**** Data extract
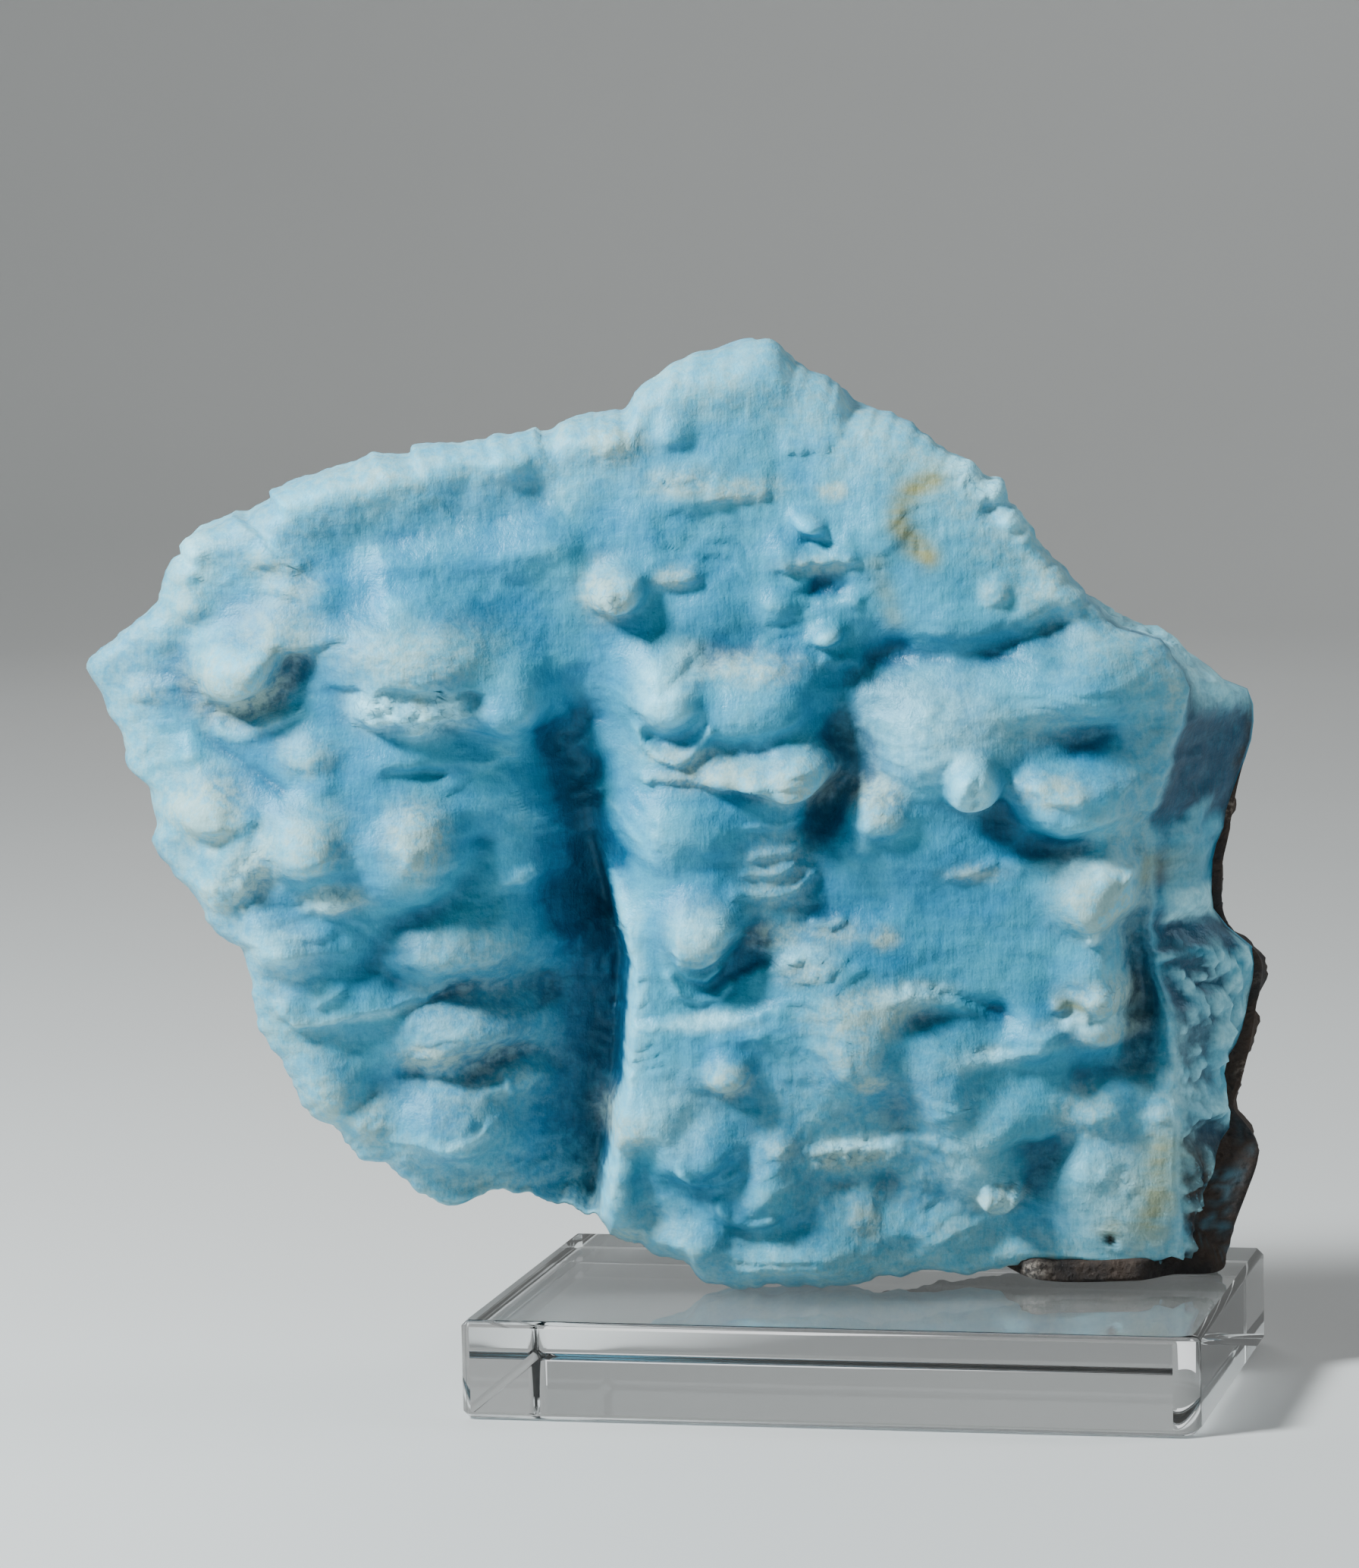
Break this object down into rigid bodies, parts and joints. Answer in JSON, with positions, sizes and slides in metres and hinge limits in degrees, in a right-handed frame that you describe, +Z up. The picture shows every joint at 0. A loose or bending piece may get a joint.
********
**** Data extract
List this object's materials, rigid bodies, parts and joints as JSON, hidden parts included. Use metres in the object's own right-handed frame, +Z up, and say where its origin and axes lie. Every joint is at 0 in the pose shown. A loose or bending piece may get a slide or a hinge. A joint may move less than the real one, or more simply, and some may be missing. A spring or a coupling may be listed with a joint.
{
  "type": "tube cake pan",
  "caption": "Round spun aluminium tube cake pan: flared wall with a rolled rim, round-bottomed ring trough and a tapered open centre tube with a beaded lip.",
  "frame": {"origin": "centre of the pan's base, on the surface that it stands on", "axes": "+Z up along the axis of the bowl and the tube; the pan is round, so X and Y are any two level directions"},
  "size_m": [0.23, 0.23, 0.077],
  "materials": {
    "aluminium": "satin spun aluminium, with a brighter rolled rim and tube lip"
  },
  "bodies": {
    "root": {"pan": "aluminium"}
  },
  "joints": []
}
********
Work required: Copy each line that contains the word "materials".

The reply:
List this object's materials, rigid bodies, parts and joints as JSON, hidden parts included. Use metres in the object's own right-handed frame, +Z up, and say where its origin and axes lie. Every joint is at 0 in the pose shown. A loose or bending piece may get a slide or a hinge. A joint may move less than the real one, or more simply, and some may be missing. A spring or a coupling may be listed with a joint.
  "materials": {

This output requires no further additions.